··· SUPPLIED MATERIAL

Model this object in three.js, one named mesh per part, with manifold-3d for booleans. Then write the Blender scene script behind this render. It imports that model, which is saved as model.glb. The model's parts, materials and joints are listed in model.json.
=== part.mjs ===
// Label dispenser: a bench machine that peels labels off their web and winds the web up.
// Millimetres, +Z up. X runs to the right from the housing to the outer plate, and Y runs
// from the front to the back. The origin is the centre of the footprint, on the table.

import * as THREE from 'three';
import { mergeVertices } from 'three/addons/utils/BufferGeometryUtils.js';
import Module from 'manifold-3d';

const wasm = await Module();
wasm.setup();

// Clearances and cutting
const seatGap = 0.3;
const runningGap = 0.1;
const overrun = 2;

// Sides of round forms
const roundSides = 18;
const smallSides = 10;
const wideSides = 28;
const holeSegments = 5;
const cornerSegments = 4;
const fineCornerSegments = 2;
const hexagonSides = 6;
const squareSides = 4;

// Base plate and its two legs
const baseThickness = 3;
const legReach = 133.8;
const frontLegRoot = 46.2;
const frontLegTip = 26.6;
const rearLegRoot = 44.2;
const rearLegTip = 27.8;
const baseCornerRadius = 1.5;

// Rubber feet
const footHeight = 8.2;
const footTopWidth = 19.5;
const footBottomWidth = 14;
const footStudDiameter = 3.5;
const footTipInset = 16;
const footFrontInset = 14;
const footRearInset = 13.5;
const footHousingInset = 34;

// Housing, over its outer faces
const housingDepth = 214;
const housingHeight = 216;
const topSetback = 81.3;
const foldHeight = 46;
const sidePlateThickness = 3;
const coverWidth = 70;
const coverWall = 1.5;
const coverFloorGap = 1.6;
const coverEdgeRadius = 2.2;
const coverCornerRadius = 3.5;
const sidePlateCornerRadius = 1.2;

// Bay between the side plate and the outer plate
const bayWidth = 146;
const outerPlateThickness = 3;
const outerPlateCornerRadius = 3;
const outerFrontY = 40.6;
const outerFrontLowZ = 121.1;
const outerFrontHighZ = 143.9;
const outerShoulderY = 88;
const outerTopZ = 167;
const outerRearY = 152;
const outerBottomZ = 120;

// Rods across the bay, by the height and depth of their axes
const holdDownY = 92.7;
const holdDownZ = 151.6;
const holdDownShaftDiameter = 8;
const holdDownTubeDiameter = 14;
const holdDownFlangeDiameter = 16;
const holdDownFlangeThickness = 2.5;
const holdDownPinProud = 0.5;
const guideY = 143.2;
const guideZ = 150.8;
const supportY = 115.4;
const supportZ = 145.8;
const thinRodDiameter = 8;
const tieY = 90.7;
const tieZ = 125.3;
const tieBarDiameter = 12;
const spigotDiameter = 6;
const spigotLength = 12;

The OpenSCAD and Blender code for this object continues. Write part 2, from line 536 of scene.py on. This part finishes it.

······

[GIVEN PROBLEM]:
Copy out the full listing exactly.

[ANSWER TO THE EXERCISE]:
Model this object in three.js, one named mesh per part, with manifold-3d for booleans. Then write the Blender scene script behind this render. It imports that model, which is saved as model.glb. The model's parts, materials and joints are listed in model.json.
=== part.mjs ===
// Label dispenser: a bench machine that peels labels off their web and winds the web up.
// Millimetres, +Z up. X runs to the right from the housing to the outer plate, and Y runs
// from the front to the back. The origin is the centre of the footprint, on the table.

import * as THREE from 'three';
import { mergeVertices } from 'three/addons/utils/BufferGeometryUtils.js';
import Module from 'manifold-3d';

const wasm = await Module();
wasm.setup();

// Clearances and cutting
const seatGap = 0.3;
const runningGap = 0.1;
const overrun = 2;

// Sides of round forms
const roundSides = 18;
const smallSides = 10;
const wideSides = 28;
const holeSegments = 5;
const cornerSegments = 4;
const fineCornerSegments = 2;
const hexagonSides = 6;
const squareSides = 4;

// Base plate and its two legs
const baseThickness = 3;
const legReach = 133.8;
const frontLegRoot = 46.2;
const frontLegTip = 26.6;
const rearLegRoot = 44.2;
const rearLegTip = 27.8;
const baseCornerRadius = 1.5;

// Rubber feet
const footHeight = 8.2;
const footTopWidth = 19.5;
const footBottomWidth = 14;
const footStudDiameter = 3.5;
const footTipInset = 16;
const footFrontInset = 14;
const footRearInset = 13.5;
const footHousingInset = 34;

// Housing, over its outer faces
const housingDepth = 214;
const housingHeight = 216;
const topSetback = 81.3;
const foldHeight = 46;
const sidePlateThickness = 3;
const coverWidth = 70;
const coverWall = 1.5;
const coverFloorGap = 1.6;
const coverEdgeRadius = 2.2;
const coverCornerRadius = 3.5;
const sidePlateCornerRadius = 1.2;

// Bay between the side plate and the outer plate
const bayWidth = 146;
const outerPlateThickness = 3;
const outerPlateCornerRadius = 3;
const outerFrontY = 40.6;
const outerFrontLowZ = 121.1;
const outerFrontHighZ = 143.9;
const outerShoulderY = 88;
const outerTopZ = 167;
const outerRearY = 152;
const outerBottomZ = 120;

// Rods across the bay, by the height and depth of their axes
const holdDownY = 92.7;
const holdDownZ = 151.6;
const holdDownShaftDiameter = 8;
const holdDownTubeDiameter = 14;
const holdDownFlangeDiameter = 16;
const holdDownFlangeThickness = 2.5;
const holdDownPinProud = 0.5;
const guideY = 143.2;
const guideZ = 150.8;
const supportY = 115.4;
const supportZ = 145.8;
const thinRodDiameter = 8;
const tieY = 90.7;
const tieZ = 125.3;
const tieBarDiameter = 12;
const spigotDiameter = 6;
const spigotLength = 12;

The OpenSCAD and Blender code for this object continues. Write part 2, from line 536 of scene.py on. This part finishes it.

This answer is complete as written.